Text Is Socially Useful

Graydon wrote:

Text is the most socially useful communication technology. It works well in 1:1, 1:N, and M:N modes. It can be indexed and searched efficiently, even by hand. It can be translated. It can be produced and consumed at variable speeds. It is asynchronous. It can be compared, diffed, clustered, corrected, summarized and filtered algorithmically. It permits multiparty editing. It permits branching conversations, lurking, annotation, quoting, reviewing, summarizing, structured responses, exegesis, even fan fic. The breadth, scale and depth of ways people use text is unmatched by anything. There is no equivalent in any other communication technology for the social, communicative, cognitive and reflective complexity of a library full of books or an internet full of postings. Nothing else comes close.

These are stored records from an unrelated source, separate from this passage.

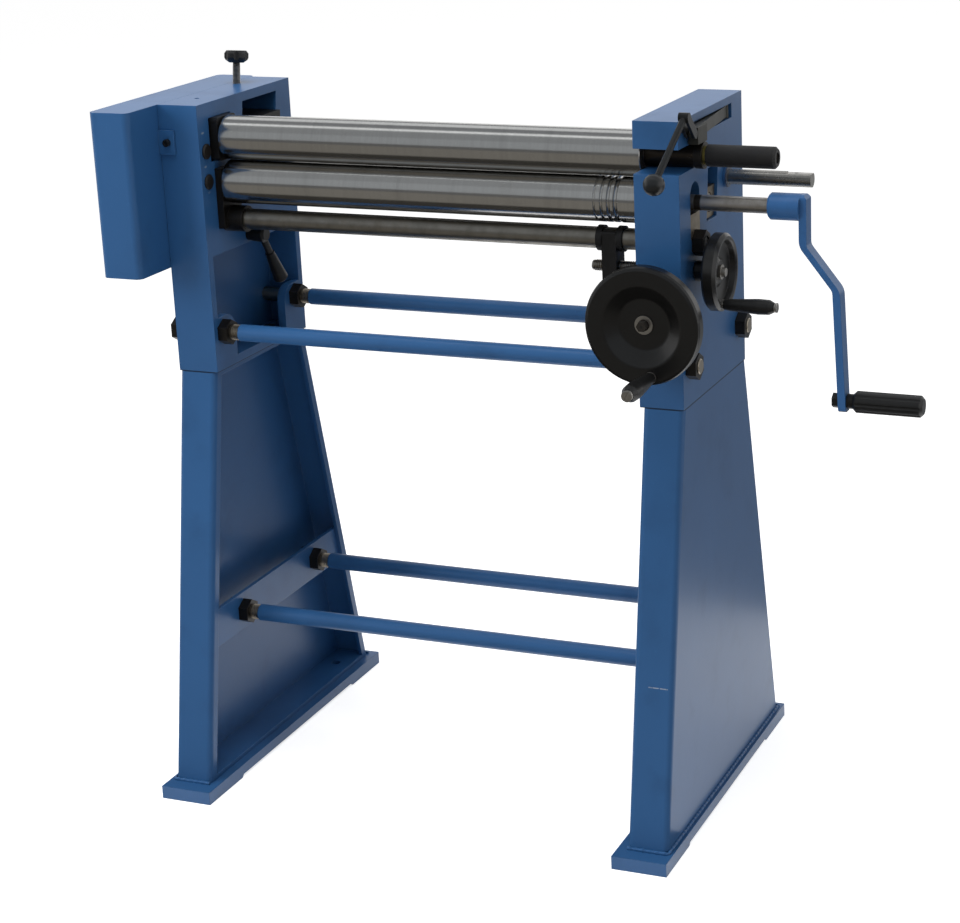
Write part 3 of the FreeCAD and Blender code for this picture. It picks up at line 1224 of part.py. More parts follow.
rear_form = turned("RearRollForm", "X", [
    ("-outer + 5", "0"),
    ("-outer + 5", "journal_r - 1"),
    ("-outer + 6", "journal_r"),
    ("-inner + end_play_left + rear_play", "journal_r"),
    ("-inner + end_play_left + rear_play", "roll_r - 1"),
    ("-inner + end_play_left + rear_play + 1", "roll_r"),
    ("inner - rear_play - 1", "roll_r"),
    ("inner - rear_play", "roll_r - 1"),
    ("inner - rear_play", "journal_r"),
    ("outer - 6", "journal_r"),
    ("outer - 5", "journal_r - 1"),
    ("outer - 5", "0"),
], "rear_y", "rear_z")


def wire_grooves(name, y, z):
    """Four ring tools of growing section for the wire grooves."""
    rings = []
    for index in range(4):
        ring = doc.addObject("Part::Torus", "%s%d" % (name, index + 1))
        ring.Placement = FreeCAD.Placement(V(), AXIS_TURN["X"])
        ring.setExpression("Radius1", bind("roll_r"))
        ring.setExpression("Radius2", bind("wire_r + %d * wire_step" % index))
        set_along(ring, "X", "wire_first + %d * wire_pitch" % index, y, z)
        rings.append(ring)
    return rings


node(cut("LowerRoll", lower_form, *wire_grooves("LowerWire", "roll_y", "lower_z")), "lower_roll")
node(cut("RearRoll", rear_form, *wire_grooves("RearWire", "rear_y", "rear_z")), "rear_roll")

node(cut(
    "RollCollar",
    rod("RollCollarRing", "X", "top_end", "top_end + end_collar_l", "roll_y", "upper_z", "end_collar_r"),
    rod("RollCollarBore", "X", "top_end", "top_end + end_collar_l", "roll_y", "upper_z", "spindle_r"),
), "roll_collar")
node(cut(
    "RollRing",
    rod("RollRingForm", "X", "top_end + end_collar_l", "top_end + end_collar_l + ring_l",
        "roll_y", "upper_z", "ring_r"),
    rod("RollRingBore", "X", "top_end + end_collar_l", "top_end + end_collar_l + ring_l",
        "roll_y", "upper_z", "spindle_r"),
), "roll_ring")
node(turned("RollGrip", "X", [
    ("top_end + end_collar_l + ring_l + gap", "spindle_r + fit"),
    ("top_end + end_collar_l + ring_l + gap", "top_grip_r - 1"),
    ("top_end + end_collar_l + ring_l + gap + 1", "top_grip_r"),
    ("top_end + end_collar_l + ring_l + top_grip_l - 3", "top_grip_r"),
    ("top_end + end_collar_l + ring_l + top_grip_l", "top_grip_r - 3"),
    ("top_end + end_collar_l + ring_l + top_grip_l", "spindle_r + fit"),
], "roll_y", "upper_z"), "roll_grip")

# ================================================================ gears and drive shaft
half_turn_pair = "(180 / pair_teeth)"
bias_angle = "(pair_bias / (axis_gap / 2) * 180 / pi)"
node(gear("UpperGear", "pair_inner", "pair_outer", "roll_y", "upper_z", "pair_module", "pair_teeth",
          "pair_tooth", "journal_r", "-90 - " + bias_angle), "upper_gear")
node(gear("LowerGear", "pair_inner", "pair_outer", "roll_y", "lower_z", "pair_module", "pair_teeth",
          "pair_tooth", "journal_r", "90 + " + half_turn_pair), "lower_gear")
train_bias_angle = "(train_bias / (train_module * wheel_teeth / 2) * 180 / pi)"
node(gear("ReductionGear", "train_inner", "train_outer", "roll_y", "lower_z", "train_module", "wheel_teeth",
          "train_tooth", "drive_r", "train_angle + %s + 180 / wheel_teeth" % train_bias_angle),
     "reduction_gear")
node(gear("DrivePinion", "train_inner", "train_outer", "drive_y", "drive_z", "train_module", "pinion_teeth",
          "train_tooth", "drive_r", "180 + train_angle"), "drive_pinion")
shaft_form = rod("DriveShaftForm", "X", "train_inner - 2", "outer + drive_out", "drive_y", "drive_z",
                 "drive_r")
node(cut(
    "DriveShaft", shaft_form,
    box("DriveFlat", "outer + drive_out - 34", "outer + drive_out + 1", "drive_y - drive_r - 1",
        "drive_y + drive_r + 1", "drive_z + drive_r - 2", "drive_z + drive_r + 1"),
), "drive_shaft")

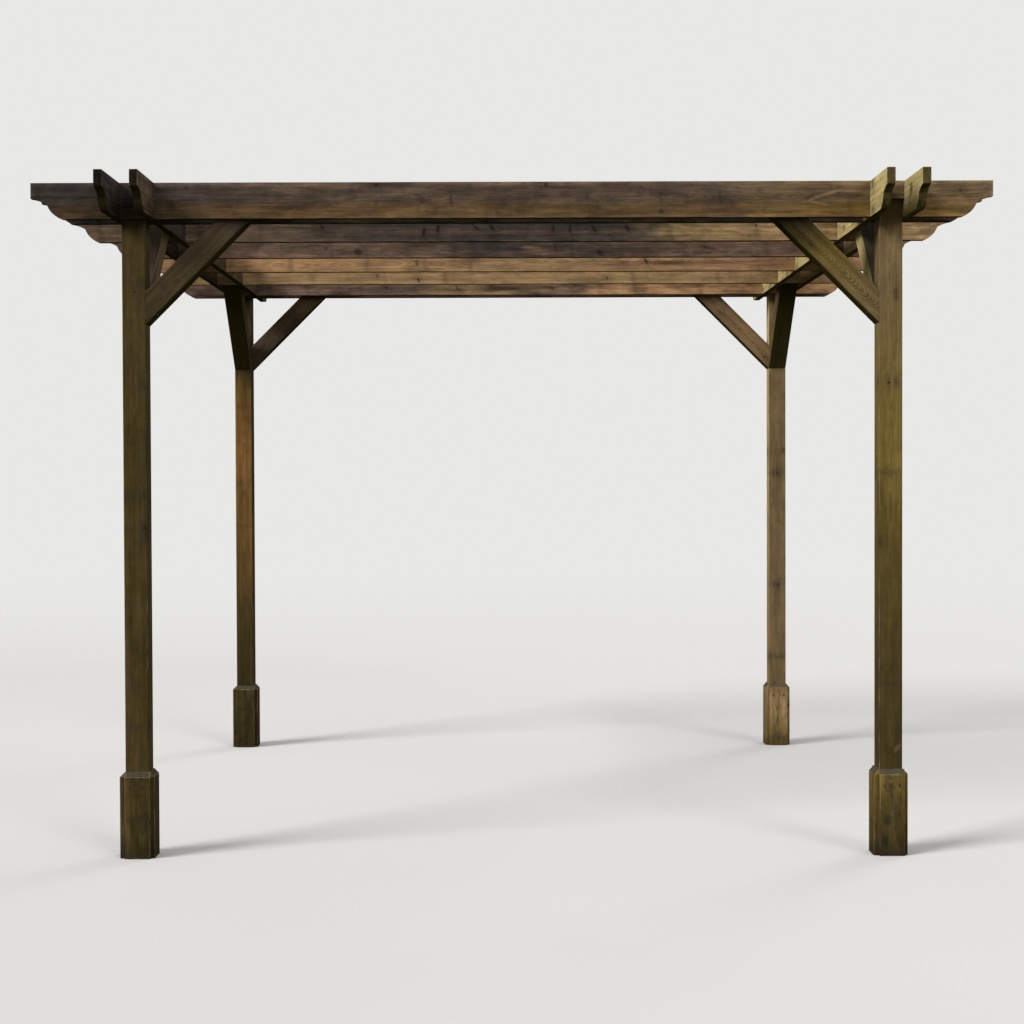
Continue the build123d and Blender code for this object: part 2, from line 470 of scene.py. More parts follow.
def patches_group():
    """Slow changes along a board: where it has drunk more stain, and where the wood runs red or light."""
    given, w = new_group("Patches", ("Vector", "Seed"), ("Deep", "Band", "Red", "Light", "Sway"))

    def cloud(stretch, width, offset, detail=3.0):
        shift = w.join(w.times(given["Seed"], offset), 0.0, 0.0)
        return w.drawn_out(given["Vector"], (stretch, width, width), shift, detail, 0.6)

    return w.close(
        deep=w.step(cloud(5.5, 20.0, 1.3, 4.0), 0.47, 0.72),
        band=w.step(cloud(17.0, 9.0, 6.7), 0.5, 0.68),
        red=w.step(cloud(2.1, 26.0, 2.9), 0.48, 0.68),
        light=w.step(cloud(8.5, 28.0, 4.1, 4.0), 0.3, 0.7),
        sway=w.minus(cloud(2.4, 12.0, 5.3, 2.0), 0.5),
    )


def drip_group():
    """A dark stain that spreads round a screw and runs down from it."""
    given, w = new_group("Screw stain", ("Vector", "Place", "Fall", "So Far"), ("Mask",))
    off_along, _, off_up = w.split(w.vector("SUBTRACT", given["Vector"], given["Place"]))
    ragged = w.noise(w.vector("MULTIPLY", given["Vector"], (30, 240, 240)), 1.0, 3.0, 0.6)
    fallen = w.math("MAXIMUM", w.times(off_along, -1.0), 0.0)
    above = w.math("MAXIMUM", off_along, 0.0)
    narrow = w.math("DIVIDE", off_up, w.line(ragged, 0.009, 0.0035))
    spread = w.hypot(narrow, w.add(w.math("DIVIDE", fallen, given["Fall"]), w.times(above, 160.0)))
    mask = w.times(w.step(spread, 1.15, 0.15), w.step(ragged, 0.25, 0.6, 0.35, 1.0))
    return w.close(mask=w.math("MAXIMUM", given["So Far"], mask))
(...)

I just want to add to that.

Every modern programming language, besides esoteric or joke ones, include one common feature: comments.

Not everyone uses them, but when used well, they are indispensible.

Note that the comments at that link show something even crazier: text is used to show images! That’s how flexible text is. And if something else is needed, put a reference to it in the text.

How would an AST-based language do comments? They are text after all, but where on the AST would they be attached?

I have software with comments in the middle of nowhere, not attached to anything. Why? Because they didn’t fit anywhere. Where would I put those in an AST-based language?

We could solve that, but it would make the AST even more complicated.

And anyway, comments are text, so why not just use text?

The Dream

Qweesdy’s vision is a common dream may best be articulated by Bret Victor in his seminal talk The Future of Programming.

Bret talks about contrast four pairs of things:

  • Coding vs direct manipulation of data.
  • Procedures vs goals and constraints.
  • Text dump vs spatial representations.
  • Sequential vs concurrent.

I want to focus on the third pair.

He talks about programmers drawing boxes. That takes too much time. Just write text.

He talks about programmers writing things by hand. I can type faster.

He talks about Smalltalk’s browser. Smalltalk failed in the marketplace of ideas.

In theory, it was great. In practice, people didn’t like it. Software is meant to serve people, so it was a failure.

In Inventing on Principle, Bret Victor goes even further.

I agree with his assertion to live your life by principle.

Mine is to make programming a professional profession that accepts liability for mistakes.

His principle is that creators need an immediate connection with what they create:

When you’re making something, if you make a change or make a decision, you need to see the effect of that immediately.

I agree. And he shows many wonderful demos of how immediate feedback lets him think thoughts he could not have otherwise had.

Yet…

Smalltalk existed, Bret Victor’s demos exist, but text is still king.

Text is just too useful, too flexible, too communicative and universal to not use. Even Bret Victor in his demonstrations uses text as the base! He just shows tools he built to see the immediate results of it.

Have you ever seen level editors for games? Or Blender’s ability to do a full render in real-time?

The tools exist.

And we are programmers; we can give ourselves the tools. We can build visualizations. We can add all sorts of manipulation controls. We can add a way for IDE’s (or the Language Server Protocol) to compile and run programs on every keypress.

We just have to do it.

Game studios know this and give their people the tools.

Bret Victor’s vision is good, but it depends on people choosing that path and making the tools for themselves or others. You can’t build a general tool to visualize everything.

Conclusion

But regardless, text is still the base.

No-code and like ideas will exist, of course, but they will never replace text.

Text is king. And it will always be.